Ele diz que o museu está com o caixa zerado e depende de um socorro emergencial de R$ 1 milhão. “Precisamos desesperadamente de ajuda. Se ela não chegar, teremos que suspender o resgate de peças que estão ainda sob os escombros. Seria uma tragédia dentro da tragédia”, alerta.
As demandas são modestas para o tamanho das perdas no incêndio. Os técnicos precisam de mais dez contêineres para abrigar vestígios do acervo, o que custaria R$ 350 mil. Os outros R$ 650 mil seriam usados no trabalho de resgate, que já localizou preciosidades como o crânio de Luzia, o fóssil humano mais antigo do país.
“Não adianta atirar pedra na UFRJ, que não tem culpa pela falta de dinheiro”, diz Kellner. “Tudo o que recebemos do governo até agora foi liberado na gestão passada. A atual ainda não se deu conta da importância do museu. O MEC precisa assumir a sua responsabilidade”, cobra.
O Ministério Público Federal pensa o mesmo, e deu cinco dias para a pasta explicar o corte de verbas. A reação foi tão inusitada quanto o vídeo do guarda-chuva. O secretário-executivo do MEC, Antonio Paulo Vogel, ligou para a Procuradoria e ordenou, exaltado, que uma nota sobre o assunto fosse retirada do ar. O texto continuou na internet, e o dublê de ministro e dançarino ainda não prestou as informações devidas.
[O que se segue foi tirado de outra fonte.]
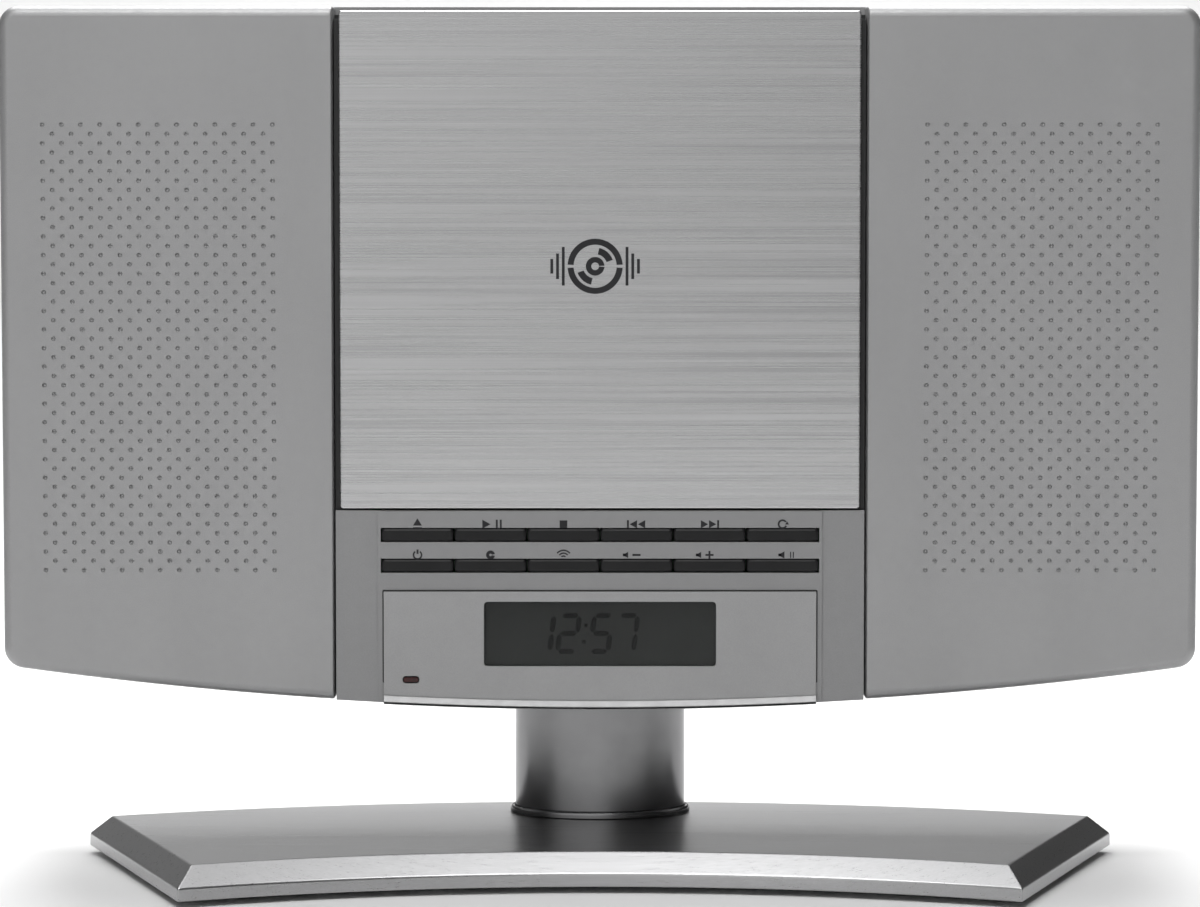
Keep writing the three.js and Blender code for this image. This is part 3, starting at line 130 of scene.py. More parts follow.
class HifiStageSettings(PropertyGroup):
    distance: length("Camera distance", "Camera in front of the body's front", 1.400)
    height: length("Camera height", "Camera above the floor", 0.230)
    tilt: FloatProperty(name="Tilt", description="Camera's downward tilt", default=0.0711, subtype="ANGLE")
    lens: FloatProperty(name="Lens", description="Focal length in mm", default=136.2)
    floor: colour("Floor", "Pale floor and backdrop", (0.86, 0.86, 0.86))


def setting(group):
    return getattr(bpy.context.scene, "hifi_" + group)


# ---------------------------------------------------------------- meshes
def sharpen(work, limit):
    for face in work.faces:
        face.smooth = True
    for edge in work.edges:
        edge.smooth = not (len(edge.link_faces) == 2 and edge.calc_face_angle(0) > limit)


def mesh_object(name, work, look, body, sharp=math.radians(32)):
    """Turns a bmesh into a piece with the named finish, riding on a body."""
    bmesh.ops.recalc_face_normals(work, faces=work.faces)
    sharpen(work, sharp)
    mesh = bpy.data.meshes.new(name)
    work.to_mesh(mesh)
    work.free()
    mesh.materials.append(finish(look))
    piece = bpy.data.objects.new(name, mesh)
    bpy.context.scene.collection.objects.link(piece)
    evened = piece.modifiers.new("even_shading", "WEIGHTED_NORMAL")
    evened.keep_sharp = True
    evened.weight = 100
    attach(piece, body)
    return piece


def add_rings(work, rings, capped=True, closed=False):
    """Skins rings of equally many points, with a cap at both ends or closed into a loop."""
    loops = [[work.verts.new(point) for point in ring] for ring in rings]
    count = len(loops[0])
    pairs = list(zip(loops, loops[1:] + loops[:1])) if closed else list(zip(loops, loops[1:]))
    for near, far in pairs:
        for i in range(count):
            work.faces.new((near[i], near[(i + 1) % count], far[(i + 1) % count], far[i]))
    if capped and not closed:
        work.faces.new(loops[0])
        work.faces.new(loops[-1])
    return loops


def add_block(work, low, high):
    corners = [(low.x, low.y), (high.x, low.y), (high.x, high.y), (low.x, high.y)]
    add_rings(work, [[Vector((x, y, z)) for x, y in corners] for z in (low.z, high.z)])


def add_slab(work, outline, front, back):
    """Pushes an (x, z) outline from front to back."""
    add_rings(work, [[Vector((x, y, z)) for x, z in outline] for y in (front, back)])


def add_turned(work, profile, x, z, sides=48):
    """Turns a closed (radius, y) profile round an axis along Y; a radius of 0 is a point on the axis."""
    loops = []
    for radius, y in profile:
        if radius < 1e-7:
            loops.append([work.verts.new((x, y, z))])
            continue
        angles = [2 * math.pi * i / sides for i in range(sides)]
        ring = [(x + radius * math.cos(a), y, z + radius * math.sin(a)) for a in angles]
        loops.append([work.verts.new(point) for point in ring])
    on_axis = len(loops[0]) == 1 and len(loops[-1]) == 1
    pairs = zip(loops, loops[1:]) if on_axis else zip(loops, loops[1:] + loops[:1])
    for near, far in pairs:
        for i in range(sides):
            j = (i + 1) % sides
            corners = [near[i % len(near)], near[j % len(near)], far[j % len(far)], far[i % len(far)]]
            work.faces.new(list(dict.fromkeys(corners)))


def arc(cx, cz, radius, start, end, steps):
    return [
        (cx + radius * math.cos(start + (end - start) * i / steps),
         cz + radius * math.sin(start + (end - start) * i / steps))
        for i in range(steps + 1)
    ]


def rounded_rectangle(x0, x1, z0, z1, radius, steps=6):
    quarter = math.pi / 2
    return (
        arc(x1 - radius, z0 + radius, radius, -quarter, 0, steps)
        + arc(x1 - radius, z1 - radius, radius, 0, quarter, steps)
        + arc(x0 + radius, z1 - radius, radius, quarter, 2 * quarter, steps)
        + arc(x0 + radius, z0 + radius, radius, 2 * quarter, 3 * quarter, steps)
    )


def scratch_object(work):
    mesh = bpy.data.meshes.new("cutter")
    bmesh.ops.recalc_face_normals(work, faces=work.faces)
    work.to_mesh(mesh)
    work.free()
    piece = bpy.data.objects.new("cutter", mesh)
    bpy.context.scene.collection.objects.link(piece)
    return piece


def baked(piece):
    """A bmesh of the scratch object with its modifiers applied; the object goes."""
    bpy.context.view_layer.update()
    graph = bpy.context.evaluated_depsgraph_get()
    result = bmesh.new()
    result.from_mesh(bpy.data.meshes.new_from_object(piece.evaluated_get(graph)))
    bpy.data.objects.remove(piece)
    return result


def carved(work, cutter, operation="DIFFERENCE"):
    """Returns a bmesh with the cutter taken out of it, or joined to it."""
    body = scratch_object(work)
    tool = scratch_object(cutter)
    change = body.modifiers.new("carve", "BOOLEAN")
    change.operation = operation
    change.solver = "EXACT"
    change.use_self = True
    change.object = tool
    result = baked(body)
    bpy.data.objects.remove(tool)
    return result


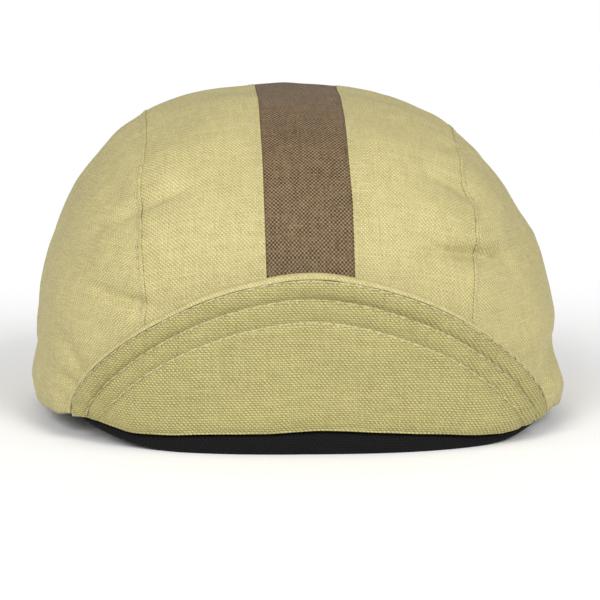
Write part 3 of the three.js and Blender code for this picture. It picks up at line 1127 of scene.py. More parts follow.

Kellner está na Europa em busca de parcerias. Já visitou instituições da Alemanha e da França, que prometeram ajuda para reerguer o museu. Hoje ele vai ao Louvre, onde conversará sobre os esforços para remontar a coleção egípcia. Os pesquisadores que vasculham os escombros já resgataram cerca de 200 peças, como estatuetas e amuletos arrematados por dom Pedro I.
“Há muito interesse em ajudar, mas o museu precisa merecer a ajuda. Não aceitaremos nenhum material se não tivermos condições de preservá-lo da forma adequada”, afirma o diretor.
Por aqui, as doações continuam abaixo das expectativas. Desde o incêndio, a campanha SOS Museu Nacional arrecadou apenas R$ 316 mil de pessoas físicas e empresas brasileiras. Só o governo alemão doou mais que o dobro: € 180 mil, o equivalente a R$ 786 mil.